If all your fuel & ignition parts & engine are in good shape, then IMO the fastest & easiest thing to do is take it to a shop where they'll put it on an exhaust sniffer and tune the carb to make it pass.
The gas is new, I've run a couple tanks through in the past couple weeks. How can I verify that the AIR pump is working? I should mention the exhaust burbles and pops on deceleration even around town, could be related to the rich condition?
The pop is caused by excess gas firing off in the exhaust. So, it easily could be caused by running rich. A bad power valve or accelerator pump could do that.
The gas is new, I've run a couple tanks through in the past couple weeks. How can I verify that the AIR pump is working? I should mention the exhaust burbles and pops on deceleration even around town, could be related to the rich condition?

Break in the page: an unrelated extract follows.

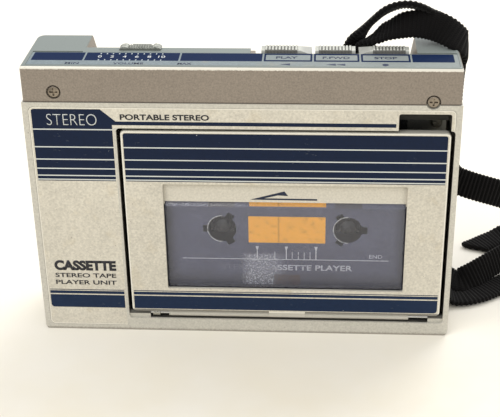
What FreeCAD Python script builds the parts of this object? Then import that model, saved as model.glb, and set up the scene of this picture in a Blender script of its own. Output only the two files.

Definitely a rich condition, and USUALLY the sign of a blown powervalve.
But you say the carb was rebuilt???
Try turning both idle mixture screws in while the engine is running.
Can you softly seat the screws and the engine doesn't die?
Sure sign of a bad PV, or it was rebuilt with the wrong gaskets behind the metering plates.
That's why I always say use the genuine Holley 3-1346 kit.
This is NOT a 4160, and a kit for one will leak.
Remove the hose on the outlet of the pump - if air is blowing (positive pressure) from this outlet when the pump is running, then it is working.
I'm not sure what air control valves/bypass valves are downstream of the AIR pump on a '86 460, but they also play a role in how the outlet air is managed. The outlet air also passes through a check valve (or two) that regulate its passage into the exhaust header(s) and/or catalytic converter(s). All should function for the system to work.
There are two vacuum operated bypass valves.
One pump goes to a check valve back by the EGR valve and the check valve connects to a pipe across the back of the heads.
The other pump is plumbed to the stainless log manifold above each valve cover.
This one injects air directly into each runner of the exhaust manifolds.
Vacuum control is through a thermal switch, and possibly a delay valve.